Ничто не могло быть более характерным для отношения не только самого Вольтера, но и всей плеяды его последователей в конце XVIII века к актуальным проблемам политики. Они с отвращением отворачивались от «мрачного лабиринта» практических фактов, чтобы найти убежище в тех очаровательных «общих размышлениях», столь дорогих их сердцам, «характер которых был совершенно нов» — и заключение которых также было совершенно новым, ибо это была Французская революция.
Действительно, было типично для Вольтера и его эпохи, что «Философские письма» были осуждены властями не за какую-либо политическую ересь, а за несколько замечаний, которые, казалось, ставили под сомнение бессмертие души.

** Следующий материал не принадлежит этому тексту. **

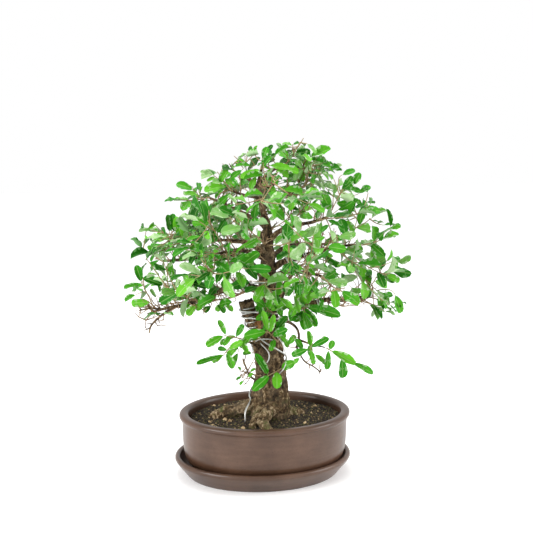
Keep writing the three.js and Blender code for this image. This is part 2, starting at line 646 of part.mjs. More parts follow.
// Shorter twigs leave the first near its middle, to one side and then to the other
function growSideTwig(main, { from, share }, hand, owner, draw) {
  for (let tries = 0; tries < SIDE_TWIG_TRIES; tries += 1) {
    const t = from + 0.25 * draw();
    const along = twigTangent(main, t);
    const aside = along.clone().cross(UP).normalize().multiplyScalar(tries % 2 ? -hand : hand);
    const heading = along.clone().multiplyScalar(0.65).addScaledVector(aside, 0.7 + 0.3 * draw())
      .addScaledVector(UP, 0.5 * draw() - 0.15).normalize();
    const bend = new THREE.Vector3(0, 0, 0.2);
    const twig = { root: twigPoint(main, t), heading, bend, length: main.length * share };
    if (isClear(twigSamples(twig, 0), TWIG_RADIUS + 1.6, owner)) {
      addBalls(twigSamples(twig, 0), TWIG_RADIUS, owner);
      return twig;
    }
  }
  return null;
}

// A leaf blade's samples: five places along it, each at its left, middle and right
function bladeSamples({ root, heading, face, length, width }) {
  const across = face.clone().cross(heading);
  return [0.25, 0.44, 0.63, 0.82, 1].flatMap((share) => [-0.5, 0, 0.5].map((side) => root.clone()
    .addScaledVector(heading, length * share)
    .addScaledVector(across, side * width * (share === 1 ? 0.5 : 1))));
}

// Leaves stand alternately left and right of the twig, faces to the light, the last one ahead
// but for a play to each side
function drawLeaf(twig, place, hand, play, draw) {
  const spread = () => draw() * 2 - 1;
  const along = twigTangent(twig, place);
  const root = twigPoint(twig, place);
  const light = root.clone().sub(CROWN_CENTRE).normalize().multiplyScalar(0.6)
    .add(new THREE.Vector3(0.6 * spread(), 0.6 * spread() - 0.45, 0.4 + 0.4 * spread()));
  const face = squareTo(light, along);
  const open = hand === 0 ? play * spread() : hand * (0.7 + 0.5 * draw());
  const heading = along.multiplyScalar(Math.cos(open))
    .addScaledVector(twigTangent(twig, place).cross(face), Math.sin(open))
    .addScaledVector(face, 0.3 * spread()).addScaledVector(UP, -0.12).normalize();
  const size = (0.8 + 0.32 * draw()) * (1 - 0.14 * place);
  const width = LEAF_WIDTH * size * (0.88 + 0.24 * draw());
  const length = LEAF_LENGTH * size * (0.94 + 0.2 * draw());
  return { root, heading, face: squareTo(face, heading), length, width };
}

function growLeaves(twig, from, owner, draw) {
  const count = Math.round((twig.length * (1 - from)) / LEAF_SPACING) + 1;
  const leaves = [];
  for (let k = 0; k < count; k += 1) {
    const place = from + ((LAST_LEAF_PLACE - from) * k) / (count - 1);
    const hand = k === count - 1 ? 0 : (k % 2) * 2 - 1;
    for (let tries = 0; tries < LEAF_TRIES; tries += 1) {
      const leaf = drawLeaf(twig, place, hand, 0.2 + 0.1 * tries, draw);
      const tip = leaf.root.clone().addScaledVector(leaf.heading, leaf.length);
      if (isInCrown(tip) && isClear(bladeSamples(leaf), BLADE_ROOM, owner)) {
        addBalls(bladeSamples(leaf), BLADE_ROOM, `leaf of ${owner}`);
        leaves.push(leaf);
        break;
      }
    }
  }
  return leaves;
}

// Shoots whose leaves stand out in front of the trunk: the stem's two ends, then each leaf as
// [place on the stem, tip x, y, z, width]
const SHOOTS = [
  { owner: 'shoot_low', stem: [[29, -17, 78], [4, -38, 70]], leaves: [
    [1, -15, -44, 105, 10.5], [0.9, -17, -54, 54, 13], [0.5, 17, -48, 55, 14], [0.25, 40, -32, 88, 13]] },
  { owner: 'shoot_middle', stem: [[18, -22, 116], [3, -40, 136]], leaves: [
    [1, -29, -48, 130, 13.5], [0.92, -3, -42, 165, 9], [0.8, 13, -42, 161, 9], [0.55, 33, -40, 138, 12],
    [0.3, 8, -44, 108, 9]] },
  { owner: 'shoot_upper', stem: [[13, -17, 154], [2, -29, 167]], leaves: [
    [1, -16, -38, 182, 11], [0.85, 9, -38, 192, 10], [0.55, 30, -36, 176, 11], [0.3, -12, -38, 152, 10]] },
  { owner: 'shoot_right', stem: [[48, -18, 160], [56, -28, 168]], leaves: [
    [0.75, 46, -36, 200, 12.5], [0.45, 56, -42, 140, 12.5], [0.6, 73, -42, 143, 11],
    [0.3, 35, -38, 150, 14], [1, 105, -40, 160, 15.6]] },
  { owner: 'shoot_low_left', stem: [[-49.5, -47, 113], [-58, -51, 103]], leaves: [
    [1, -95, -52, 91, 8], [0.85, -74, -46, 93, 9], [0.3, -66, -44, 112, 7], [0.5, -45, -54, 85, 10.5],
    [0.15, -31, -54, 124, 9.5]] },
  { owner: 'shoot_left', stem: [[-34, -45, 126], [-57, -47, 131]], leaves: [
    [1, -82, -48, 116, 12], [0.9, -64, -42, 152, 8], [0.6, -58, -52, 118, 8], [0.15, -24, -49, 106, 8],
    [0.3, -30, -43, 146, 9]] },
  { owner: 'shoot_low_right', stem: [[87, -46, 112], [122, -49, 92]], leaves: [
    [1, 152, -54, 79, 9.5], [0.12, 126, -56, 91, 12.5], [0.6, 110, -50, 69, 13], [0.05, 87, -51, 82, 9.5],
    [0.1, 95, -48, 124, 9]] },
  { owner: 'shoot_right_out', stem: [[66, -42, 117], [62, -52, 113]], leaves: [
    [1, 37, -50, 103, 10.5], [0.7, 60, -48, 138, 8], [0.8, 89, -50, 128, 9], [0.9, 68, -52, 91, 8.5]] },
];

function plannedLeaf(twig, [place, x, y, z, width]) {
  const root = twigPoint(twig, place * LAST_LEAF_PLACE);
  const heading = new THREE.Vector3(x, y, z).sub(root);
  const length = heading.length();
  const leaf = { root, heading: heading.normalize(), length, width };
  return { ...leaf, face: squareTo(new THREE.Vector3(0.1, -1, 0.45), heading) };
}

function growShoot({ owner, stem, leaves }) {
  const [root, end] = stem.map(([x, y, z]) => new THREE.Vector3(x, y, z));
  const length = root.distanceTo(end);
  const twig = { root, heading: end.sub(root).normalize(), bend: new THREE.Vector3(0, 0, 0), length };
  addBalls(twigSamples(twig, 0), TWIG_RADIUS, owner);
  const blades = leaves.map((leaf) => plannedLeaf(twig, leaf));
  blades.forEach((blade) => addBalls(bladeSamples(blade), BLADE_ROOM, owner));
  return { owner, twigs: [twig], leaves: blades };
}

// Growing order: every twig first, then the leaves spray by spray
function growSprays() {
  const sprays = [];
  crownPlaces().forEach((place, k) => {
    const draw = seededDraws(SPRAY_SEED + k);
    const owner = `crown_spray_${k + 1}`;
    const main = growTwig(place, owner, draw);
    if (!main) return;
    const side = growSideTwig(main, SIDE_TWIGS[0], k % 2 ? 1 : -1, owner, draw);
    sprays.push({ owner, draw, twigs: side ? [main, side] : [main] });
  });
  sprays.forEach(({ owner, draw, twigs }, k) => {
    const side = growSideTwig(twigs[0], SIDE_TWIGS[1], k % 2 ? -1 : 1, owner, draw);
    if (side) twigs.push(side);
  });
  return sprays.map(({ owner, draw, twigs }) => {
    const leaves = twigs.flatMap((twig, k) =>
      growLeaves(twig, k ? SIDE_TWIG_BARE : MAIN_TWIG_BARE, owner, draw));
    return { owner, twigs, leaves };
  });
}

// A blade: its root a point in the twig, widest at the middle, blunt tip, keeled below, arched
const BLADE_STATIONS = [
  { share: 0.53, half: 0.5, lift: 1.6, keel: LEAF_KEEL },
  { share: 1, half: 0.2, lift: -0.2, keel: 0.8 },
];

function leafGeometry({ root, heading, face, length, width }) {
  const across = face.clone().cross(heading);
  const at = (share, side, lift) => root.clone().addScaledVector(heading, length * share)
    .addScaledVector(across, side).addScaledVector(face, lift);
  const rings = BLADE_STATIONS.map(({ share, half, lift, keel }) =>
    [at(share, half * width, lift), at(share, -half * width, lift), at(share, 0, lift - keel)]);
  return skin(rings, root.clone());
}

function twigGeometry(twig) {
  const start = squareTo(new THREE.Vector3(0.31, 0.17, 0.94), twig.heading);
  return skin([0, 0.5, 1].map((t) => {
    const along = twigTangent(twig, t);
    const across = squareTo(start, along);
    const third = along.clone().cross(across);
    const radius = TWIG_RADIUS * (1 - 0.3 * t);
    return [0, 1, 2].map((side) => twigPoint(twig, t)
      .addScaledVector(across, radius * Math.cos((side / 3) * TURN))
      .addScaledVector(third, radius * Math.sin((side / 3) * TURN)));
  }));
}

// The tree: wood, wires, then the leafy sprays grown round them
const tree = new THREE.Group();
tree.rotation.z = TREE_TURN;
tree.position.z = SOIL_LEVEL;
tree.updateMatrixWorld(true);
const wood = [...LIMBS.map((one) => limbGeometry(one)), ...LIMBS.flatMap(thornsOf)];
tree.add(part('tree_wood', joined(wood), 0x8a7152, 0.9));

const wires = wirePaths();
for (const [name, { path, radius }] of Object.entries(wires)) {
  tree.add(part(name, wireGeometry(path, radius), 0xc9cbc8, 0.35, 1));
}

LIMBS.forEach(addLimbBalls);
Object.values(wires).forEach(addWireBalls);
for (const { owner, twigs, leaves } of [...SHOOTS.map(growShoot), ...growSprays()]) {
  const blades = leaves.map(leafGeometry);
  tree.add(part(owner, joined([...twigs.map(twigGeometry), ...blades]), 0x3f8a22, 0.5));
}

// The soil has plain holes where the wood and the wire's end stand in it
const wireEnd = wires.training_wire_trunk.path.slice(0, 4);
wireEnd[0] = wireEnd[0].clone().setZ(wireEnd[0].z - FIT_GAP);
const holes = [TRUNK, ...ROOTS].map((one) => limbGeometry(one, FIT_GAP));
holes.push(wireGeometry(wireEnd, WIRE_RADIUS + FIT_GAP * 1.5));
const cutters = holes.map((hole) => toSolid(hole.applyMatrix4(tree.matrixWorld)));
cutters.push(...DRAIN_PLACES.map((x) => netSolid(x, 2 * FIT_GAP)));

const bonsai = new THREE.Group();
bonsai.add(part('saucer', saucerGeometry(), 0x745b4d, 0.5));
bonsai.add(part('pot', potGeometry(), 0x6f584a, 0.5));
bonsai.add(part('drainage_net_left', netGeometry(DRAIN_PLACES[0]), 0x1c1c1c, 0.6));
bonsai.add(part('drainage_net_right', netGeometry(DRAIN_PLACES[1]), 0x1c1c1c, 0.6));
bonsai.add(part('soil', soilGeometry(cutters), 0x3a3020, 1));
bonsai.add(tree);

export default bonsai;
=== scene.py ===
# %% [markdown]
# # A thorny olive grown as a bonsai
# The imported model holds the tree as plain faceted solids: pot, saucer, soil, wood, wires and
# leafy sprays. This notebook gives each of them the surface of the real thing, where its solid
# stands, and adds what is too fine for solids: side twigs, bare twigs, small leaves and grains.

# %% Load the frame
import itertools
import math
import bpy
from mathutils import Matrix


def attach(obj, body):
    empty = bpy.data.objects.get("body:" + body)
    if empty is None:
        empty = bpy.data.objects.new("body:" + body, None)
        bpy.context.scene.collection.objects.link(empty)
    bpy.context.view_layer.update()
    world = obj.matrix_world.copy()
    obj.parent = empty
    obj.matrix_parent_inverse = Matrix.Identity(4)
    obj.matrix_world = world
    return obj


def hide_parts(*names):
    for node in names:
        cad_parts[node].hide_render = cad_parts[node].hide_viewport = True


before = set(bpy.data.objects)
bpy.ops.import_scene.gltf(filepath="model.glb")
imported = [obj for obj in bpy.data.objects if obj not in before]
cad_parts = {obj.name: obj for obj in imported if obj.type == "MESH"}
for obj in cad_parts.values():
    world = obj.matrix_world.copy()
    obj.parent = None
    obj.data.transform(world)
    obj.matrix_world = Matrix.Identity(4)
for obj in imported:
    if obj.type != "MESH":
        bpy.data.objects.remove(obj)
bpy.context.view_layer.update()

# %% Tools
from types import SimpleNamespace

import bpy
import numpy as np
from mathutils import Vector

# %% [markdown]
# ## The view
# The tree is seen from 1.5 m in front and a little above, through a short telephoto lens. In the
# photograph the pot is turned by 10.5 degrees. Here it stays square to the frame, as it was
# packed, and the camera goes round it by as much.

# %% Camera
TREE_TURN = math.radians(-10.5)
CAMERA_RISE = math.radians(10)
CAMERA_DISTANCE = 1.5
CAMERA_TARGET = Vector((0.00226, -0.00042, 0.305))
LENS_MM = 71.33
SENSOR_MM = 36

flat = math.cos(CAMERA_RISE)
back = Vector((math.sin(TREE_TURN) * flat, -math.cos(TREE_TURN) * flat, math.sin(CAMERA_RISE)))
camera = bpy.data.objects.new("camera", bpy.data.cameras.new("camera"))
camera.data.lens = LENS_MM
camera.data.sensor_width = SENSOR_MM
camera.location = CAMERA_TARGET + back * CAMERA_DISTANCE
camera.rotation_euler = (-back).to_track_quat("-Z", "Y").to_euler()
bpy.context.scene.collection.objects.link(camera)
bpy.context.scene.camera = camera
print("camera at", [round(c, 3) for c in camera.location])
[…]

Его атака на ancien régime была, в основном, теоретической атакой; несомненно, ее непосредственная эффективность была тем самым уменьшена, но ее конечная сила была увеличена. И сам ancien régime не замедлил осознать опасность: коснуться ковчега метафизической ортодоксии было в его глазах непростительным грехом. Вольтер прекрасно знал, что должен быть осторожен.
«Там есть только одно письмо, касающееся г-на Лока [писал он другу]. Единственный философский вопрос, который я там затрагиваю, — это пустяк о бессмертии души; но дело имеет слишком большое значение, чтобы рассматривать его серьезно. Пришлось его зарезать, чтобы не столкнуться в лоб с нашими господами теологами, людьми, которые так ясно видят духовность души, что сожгли бы, если бы могли, тела тех, кто в ней сомневается».

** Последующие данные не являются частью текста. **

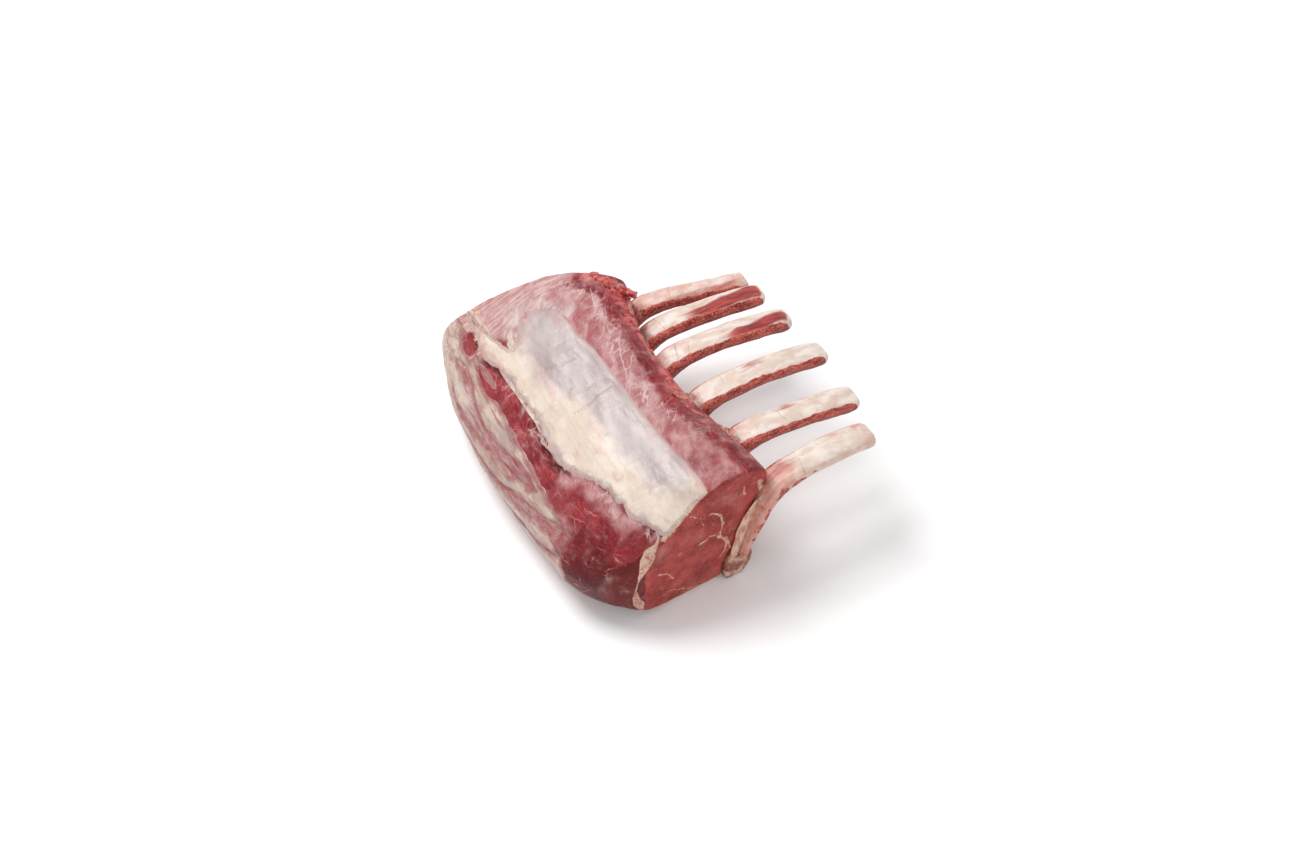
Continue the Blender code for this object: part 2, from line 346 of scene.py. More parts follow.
# %% Edges of the fat cover
# Points of x and girth.
SILVER_EDGE = [
    (-140, 74), (-40, 74), (-22, 72), (10, 72), (55, 73), (75, 73), (94, 72), (127, 70), (140, 70),
]
COVER_BACK = [
    (-140, 128), (-128, 136), (-113, 137), (-102, 136), (-90, 141), (-75, 141), (-64, 134),
    (-33, 131), (-10, 132), (0, 131), (8, 137), (25, 141), (40, 140), (50, 136), (62, 128),
    (76, 122), (87, 121), (99, 120), (109, 119), (118, 117), (128, 111), (136, 104),
]
# Points of girth and x: this edge runs round the body.
FAR_EDGE = [
    (60, -58), (74, -62), (80, -80), (91, -81), (99, -78), (105, -72), (113, -68), (118, -72),
    (122, -90), (126, -115), (131, -140), (160, -150),
]
DARK_GAPS = [(3, 134), (13, 136), (23, 140), (31, 144), (38, 142), (51, 138)]
LAP_ON_FACE = 4.6     # width of the cover's rim on the cut face
LAP_ON_END = 2.6      # and on the far end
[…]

И не только «г-на Лока» он чувствовал себя обязанным затрагивать столь осторожно; примечательное движение к деизму, которое тогда начиналось в Англии, Вольтер осмелился упомянуть лишь едва уловимым намеком. Он просто упоминает, почти в скобках, имена Шефтсбери, Коллинза и Толанда, а затем быстро переходит дальше. В этой связи можно заметить, что влияние на Вольтера писателей этой группы часто преувеличивалось. Сказать, как говорит лорд Морли, что «именно английский натиск посеял в нем семя идеи... систематической и обоснованной атаки» на христианское богословие, значит неверно судить о ситуации. Во-первых, несомненно, что мнения Вольтера по этим вопросам были твердыми и что его прозелитические привычки начались задолго до того, как он приехал в Англию. Существует любопытное свидетельство этого в анонимном письме, хранящемся в архивах Бастилии и адресованном главе полиции во время заключения Вольтера.